┏━━

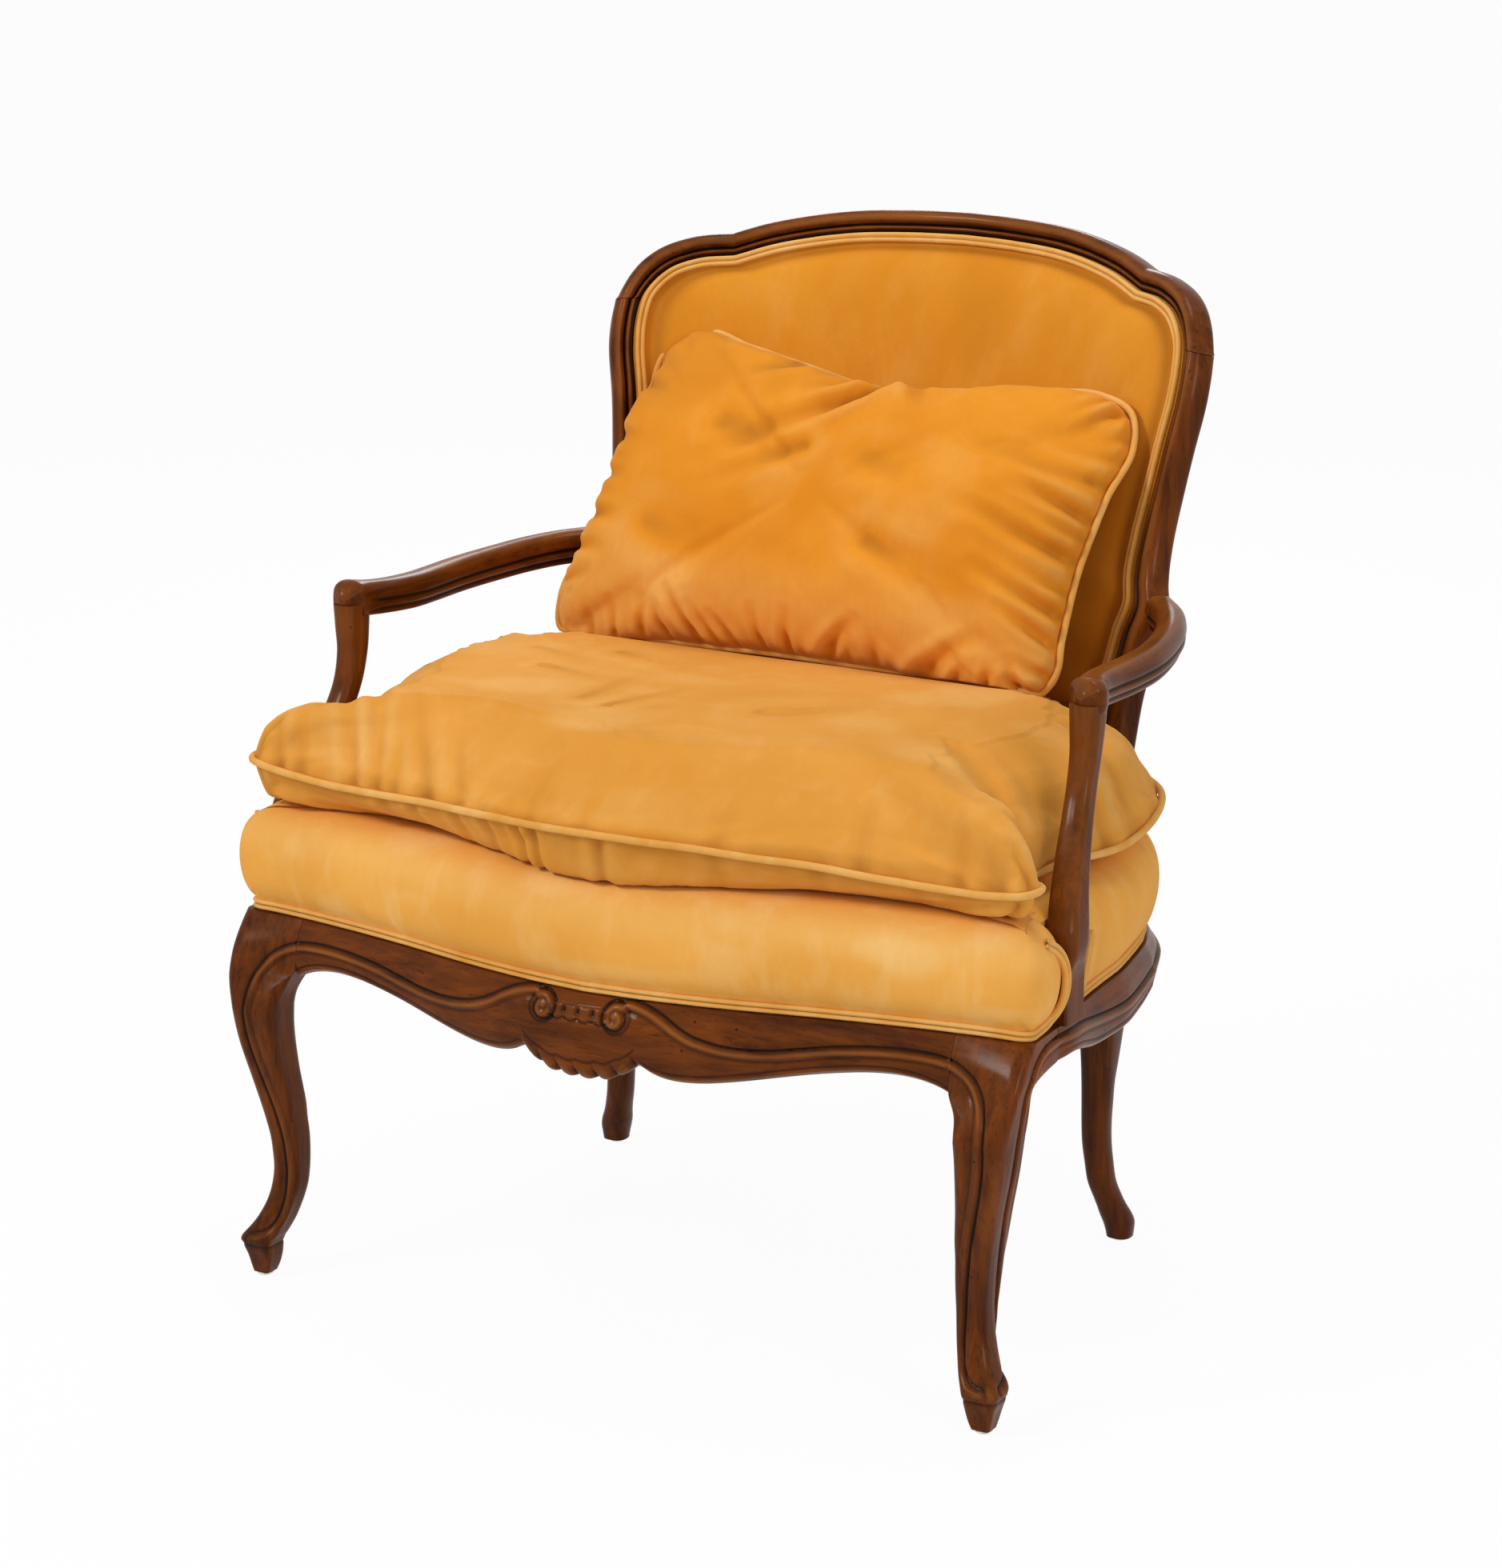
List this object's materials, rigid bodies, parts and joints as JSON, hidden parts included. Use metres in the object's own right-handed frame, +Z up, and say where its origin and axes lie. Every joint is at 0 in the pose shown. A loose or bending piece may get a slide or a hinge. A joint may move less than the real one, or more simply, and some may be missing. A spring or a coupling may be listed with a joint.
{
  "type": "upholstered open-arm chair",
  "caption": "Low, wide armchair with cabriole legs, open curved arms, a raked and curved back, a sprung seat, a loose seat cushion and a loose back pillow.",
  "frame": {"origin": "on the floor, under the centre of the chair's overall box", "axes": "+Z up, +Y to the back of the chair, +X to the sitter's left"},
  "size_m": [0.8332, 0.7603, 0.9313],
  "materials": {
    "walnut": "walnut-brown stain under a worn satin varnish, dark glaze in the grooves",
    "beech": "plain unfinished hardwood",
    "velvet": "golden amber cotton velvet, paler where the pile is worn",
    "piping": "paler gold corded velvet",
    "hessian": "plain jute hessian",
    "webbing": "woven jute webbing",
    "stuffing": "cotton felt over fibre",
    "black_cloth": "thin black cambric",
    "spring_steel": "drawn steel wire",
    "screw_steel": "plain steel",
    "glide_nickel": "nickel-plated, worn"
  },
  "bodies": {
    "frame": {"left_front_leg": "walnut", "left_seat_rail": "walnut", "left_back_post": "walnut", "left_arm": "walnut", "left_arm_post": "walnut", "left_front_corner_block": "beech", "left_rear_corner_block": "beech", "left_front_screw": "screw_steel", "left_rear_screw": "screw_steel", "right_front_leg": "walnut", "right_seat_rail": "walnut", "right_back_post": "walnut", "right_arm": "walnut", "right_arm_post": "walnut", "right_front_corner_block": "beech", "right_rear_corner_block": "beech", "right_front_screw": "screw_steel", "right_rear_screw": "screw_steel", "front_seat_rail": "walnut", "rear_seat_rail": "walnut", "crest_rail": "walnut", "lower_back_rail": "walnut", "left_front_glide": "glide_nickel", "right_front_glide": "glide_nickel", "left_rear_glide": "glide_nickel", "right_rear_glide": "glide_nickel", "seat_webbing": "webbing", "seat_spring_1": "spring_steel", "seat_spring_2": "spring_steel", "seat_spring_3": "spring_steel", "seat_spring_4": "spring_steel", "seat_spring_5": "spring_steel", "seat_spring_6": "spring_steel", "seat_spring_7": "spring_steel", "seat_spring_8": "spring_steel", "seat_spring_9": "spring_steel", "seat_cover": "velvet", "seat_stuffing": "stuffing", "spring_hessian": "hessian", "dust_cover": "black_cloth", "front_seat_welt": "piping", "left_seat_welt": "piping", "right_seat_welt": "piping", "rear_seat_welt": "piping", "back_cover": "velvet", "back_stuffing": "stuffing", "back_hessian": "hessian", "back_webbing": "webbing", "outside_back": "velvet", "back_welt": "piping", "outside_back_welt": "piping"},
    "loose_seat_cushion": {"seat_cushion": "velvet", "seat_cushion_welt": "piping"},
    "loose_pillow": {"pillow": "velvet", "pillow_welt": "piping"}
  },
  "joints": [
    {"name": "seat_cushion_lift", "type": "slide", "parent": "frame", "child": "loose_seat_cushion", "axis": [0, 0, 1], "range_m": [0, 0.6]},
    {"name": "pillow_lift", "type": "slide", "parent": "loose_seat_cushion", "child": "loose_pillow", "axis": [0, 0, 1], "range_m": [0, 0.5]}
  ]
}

┗━━

» **To do**
The whole listing above needs to be written out again exactly.

» **Solution for this exercise**
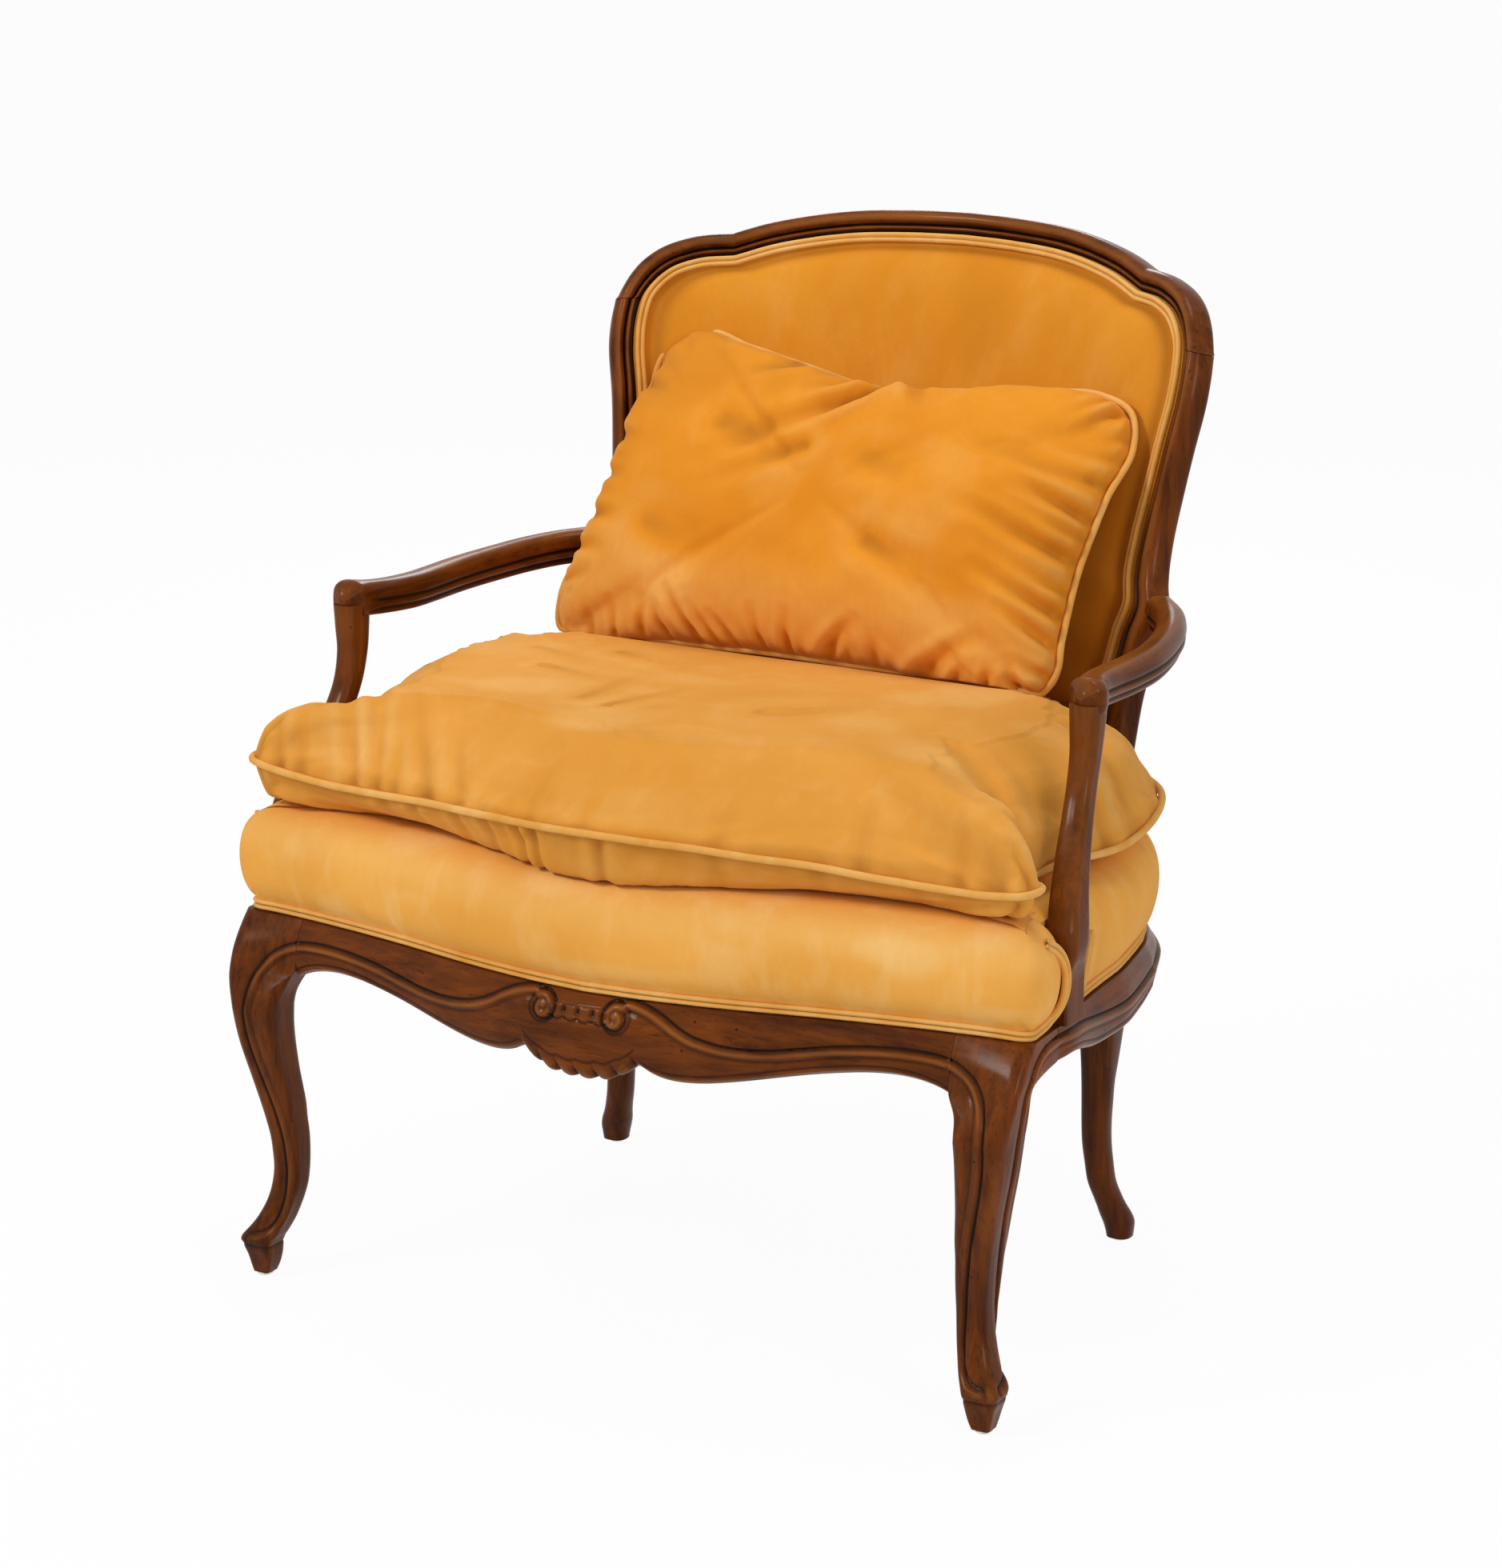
List this object's materials, rigid bodies, parts and joints as JSON, hidden parts included. Use metres in the object's own right-handed frame, +Z up, and say where its origin and axes lie. Every joint is at 0 in the pose shown. A loose or bending piece may get a slide or a hinge. A joint may move less than the real one, or more simply, and some may be missing. A spring or a coupling may be listed with a joint.
{
  "type": "upholstered open-arm chair",
  "caption": "Low, wide armchair with cabriole legs, open curved arms, a raked and curved back, a sprung seat, a loose seat cushion and a loose back pillow.",
  "frame": {"origin": "on the floor, under the centre of the chair's overall box", "axes": "+Z up, +Y to the back of the chair, +X to the sitter's left"},
  "size_m": [0.8332, 0.7603, 0.9313],
  "materials": {
    "walnut": "walnut-brown stain under a worn satin varnish, dark glaze in the grooves",
    "beech": "plain unfinished hardwood",
    "velvet": "golden amber cotton velvet, paler where the pile is worn",
    "piping": "paler gold corded velvet",
    "hessian": "plain jute hessian",
    "webbing": "woven jute webbing",
    "stuffing": "cotton felt over fibre",
    "black_cloth": "thin black cambric",
    "spring_steel": "drawn steel wire",
    "screw_steel": "plain steel",
    "glide_nickel": "nickel-plated, worn"
  },
  "bodies": {
    "frame": {"left_front_leg": "walnut", "left_seat_rail": "walnut", "left_back_post": "walnut", "left_arm": "walnut", "left_arm_post": "walnut", "left_front_corner_block": "beech", "left_rear_corner_block": "beech", "left_front_screw": "screw_steel", "left_rear_screw": "screw_steel", "right_front_leg": "walnut", "right_seat_rail": "walnut", "right_back_post": "walnut", "right_arm": "walnut", "right_arm_post": "walnut", "right_front_corner_block": "beech", "right_rear_corner_block": "beech", "right_front_screw": "screw_steel", "right_rear_screw": "screw_steel", "front_seat_rail": "walnut", "rear_seat_rail": "walnut", "crest_rail": "walnut", "lower_back_rail": "walnut", "left_front_glide": "glide_nickel", "right_front_glide": "glide_nickel", "left_rear_glide": "glide_nickel", "right_rear_glide": "glide_nickel", "seat_webbing": "webbing", "seat_spring_1": "spring_steel", "seat_spring_2": "spring_steel", "seat_spring_3": "spring_steel", "seat_spring_4": "spring_steel", "seat_spring_5": "spring_steel", "seat_spring_6": "spring_steel", "seat_spring_7": "spring_steel", "seat_spring_8": "spring_steel", "seat_spring_9": "spring_steel", "seat_cover": "velvet", "seat_stuffing": "stuffing", "spring_hessian": "hessian", "dust_cover": "black_cloth", "front_seat_welt": "piping", "left_seat_welt": "piping", "right_seat_welt": "piping", "rear_seat_welt": "piping", "back_cover": "velvet", "back_stuffing": "stuffing", "back_hessian": "hessian", "back_webbing": "webbing", "outside_back": "velvet", "back_welt": "piping", "outside_back_welt": "piping"},
    "loose_seat_cushion": {"seat_cushion": "velvet", "seat_cushion_welt": "piping"},
    "loose_pillow": {"pillow": "velvet", "pillow_welt": "piping"}
  },
  "joints": [
    {"name": "seat_cushion_lift", "type": "slide", "parent": "frame", "child": "loose_seat_cushion", "axis": [0, 0, 1], "range_m": [0, 0.6]},
    {"name": "pillow_lift", "type": "slide", "parent": "loose_seat_cushion", "child": "loose_pillow", "axis": [0, 0, 1], "range_m": [0, 0.5]}
  ]
}